The premise of the narrative may seem contrived, but it is based on a true story. Our anti-heroine is Mary, a lonely, 56-year old American woman with a loyal dog for a companion. She is the kind of whiny, grumpy neighbor you hope never moves next door. Her unflinchingly sardonic conversations with herself are amusing — she’s witty, and her laughter, sometimes self-deprecatory, helps make her sympathetic despite her perpetual grumbling.
The plot: Mary goes on a shopping spree for holiday decorations and returns home to find, inside a box of Xmas ornaments, a letter written in English and Chinese. Its author claims to be a worker in a Chinese labor camp and begs that whoever reads the note contact human rights organizations in the United States and complain about the camp’s deplorable conditions. Is this cry for help a hoax? Mary takes the letter and her question to Eddie, her Chinese neighbor who, coincidentally, is also canine-companioned, middle-aged, and lonely.
Made in China then takes a turn into dramatic (and at times comic) surrealism. My advice is to get into children’s book mode and accept the implausible. Mary and Eddie are sucked headfirst into Mary’s toilet and end up on a karst-like mountain in China, after which they are delivered to Beijing. Mary, in her clueless American style, mouths off to the Chinese police. As a result, she and Eddie end up in a Chinese labor camp. They bicker, but sweetly, like in old Hepburn-Tracy movies, which is how you know they are destined to fall in love.
Over 30 puppets are used in this production, voiced and mobilized by a number of puppeteers, black-shrouded performers who blend nimbly into the background, adroitly manipulating, with dizzying speed and impeccable timing, the props and scenery. They build a fantastical world that includes Mary’s refrigerator, a supermarket that magically appears in seconds, a sinuous dragon, and that all important toilet portal. Their skill at recreating the micro-movements of physical gestures is dazzling: lumpy Mary and Eddie become in-depth human characters. (Avenue Q was ballyhooed for its unclothed puppets, but this is the first time — at least for me — that a show’s promotional material includes a warning about puppet nudity.) The inevitable sex scene isn’t much, but Mary’s catching Eddie with no pants on makes for an endearing episode; it highlights his fragility and her developing warmth. Toward the end of Made in China, Mary’s voice even begins to modulate away from its earlier characteristic screech.

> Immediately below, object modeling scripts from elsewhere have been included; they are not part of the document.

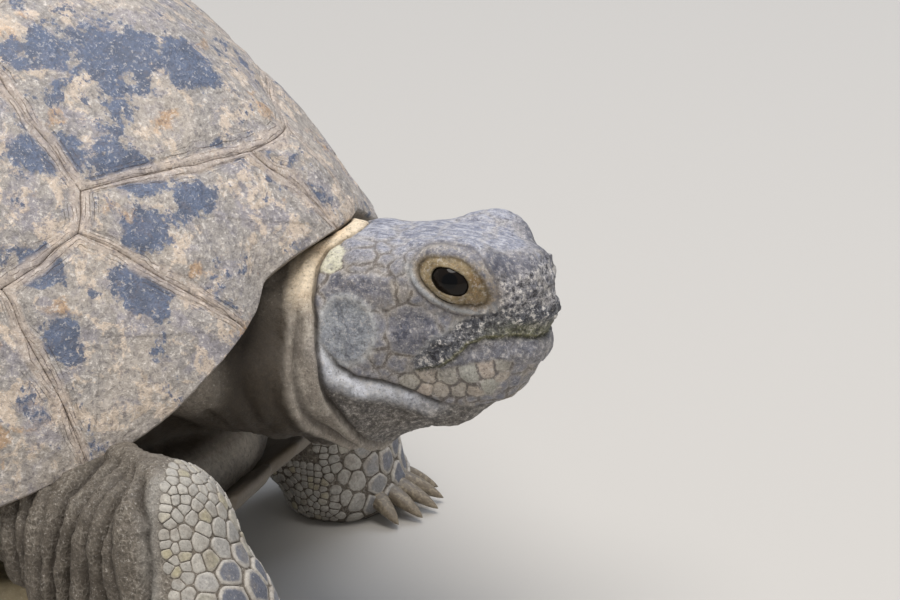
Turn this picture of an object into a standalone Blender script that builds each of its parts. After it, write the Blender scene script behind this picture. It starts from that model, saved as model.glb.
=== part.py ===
"""Mediterranean spur-thighed tortoise (Testudo graeca), adult, standing, life size.

Head towards +X, the animal's right side towards -Y, +Z up, soles on z = 0.
Lengths in the tables are millimetres above the underside of the plastron;
to_world() lifts them by the belly's height over the ground and gives metres.
"""
import bpy
import bmesh
import numpy as np
from mathutils import Vector, Matrix

# ---------------------------------------------------------------- driving dimensions (mm)
CARAPACE_HALF_LENGTH = 98.0
CARAPACE_HALF_WIDTH = 72.0
CARAPACE_HEIGHT = 103.0      # top of the dome over the plastron's underside
CARAPACE_THICKNESS = 3.6
BELLY_CLEARANCE = 17.0       # plastron over the ground
SEAM = 0.3                   # gap between neighbouring pieces
X_SHIFT = -13.6              # brings the middle of the whole length to x = 0
EYE_RADIUS = 4.0
RIM_REACH = {0: .985, 8: .972, 15: .955, 20: .985, 27: 1.015, 36: 1.03, 48: 1.035, 60: 1.02, 80: 1, 180: 1}
RIM_HEIGHT = {0: 55, 8: 54, 15: 51, 20: 47, 27: 42, 36: 34, 46: 27.5, 60: 21, 90: 19, 120: 20, 150: 24, 180: 20}
BULGE = {0: 2.0, 40: 2.2, 90: 2.6, 180: 3.4}
SHOULDER = {0: .86, 25: .84, 40: .70, 70: .56, 90: .52, 180: .52}

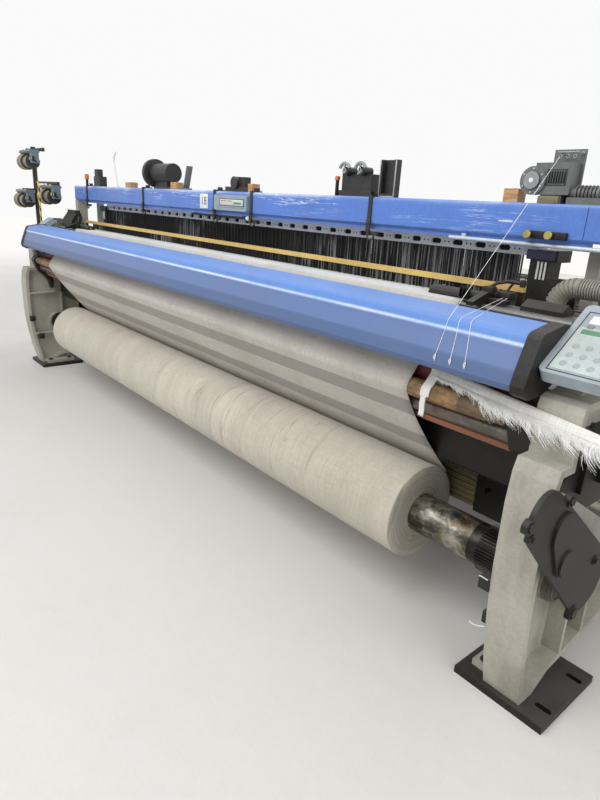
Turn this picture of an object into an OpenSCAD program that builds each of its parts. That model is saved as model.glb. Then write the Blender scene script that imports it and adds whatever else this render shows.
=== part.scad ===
// Wide rapier power loom: heights are above the floor and depths run back from the front feet.

/* [Side frames] */
// Clear width between the two side frames
frame_gap = 4250; // [4230:10:4400]
// Width of the cast flange round each side frame
flange_w = 121; // [110:1:135]
// Thickness of the cast flange
flange_t = 22; // [18:1:26]
// Thickness of the web inside the flange
web_t = 24; // [18:1:30]
// Depth of the pocket between the inner face and the web
pocket_d = 40; // [34:1:44]
// How far the front leg leans out in front of its foot
leg_lean = 73; // [65:1:80]
// Thickness of the floor plates
plate_t = 25; // [20:1:30]
// Width of the slots for the floor bolts
slot_w = 18; // [14:1:22]
// Length of the slots for the floor bolts
slot_l = 50; // [40:1:60]

/* [Weaving line] */
// Height of the cloth and the warp
warp_z = 1124; // [1119:1:1128]
// Depth of the fell, where warp becomes cloth
fell_y = 322; // [318:1:324]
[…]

If the love story, quirky as it is, satisfies, the political criticism isn’t as filling. The important issues raised in the show (American consumerism, slave labor in China, among others) are as disturbing as they are challenging; it is wishful thinking to believe that they can be tackled in a ninety minute entertainment. One’s acceptance of the simplified line of moral attack in Made in China will probably depend on your tolerance for political critique that scratches the surface. Condemnation of authoritarianism and its business supporters about the world is not upfront. The show is more about raising questions than rousing the audience to support what are sure to be difficult answers. In this sense, the closing musical number is revealingly ambiguous — either hopeful or naive, depending on your point of view.
Still, it is well worth keeping an eye on Wakka Wakka. The company’s puppetry skills are highly impressive, its staging inventive and undeniably entertaining. Now the troupe has to work harder on sharpening up its political messaging.
Susan B. Apel is a writer and law professor whose creative nonfiction and poetry has appeared in Vine Leaves Literary Journal, Best of Vine Leaves 2015, Rhizomes, The Vignette Review, Woven Tale Press, Bloodroot, and the Fredericksburg Literary and Art Review. Her blog, ArtfulEdge, in which she writes about arts in the Upper Connecticut River Valley, appears regularly on the dailyUV.com. She is also a contributor to the newspaper, Vermont Woman. She lives in Lebanon, NH.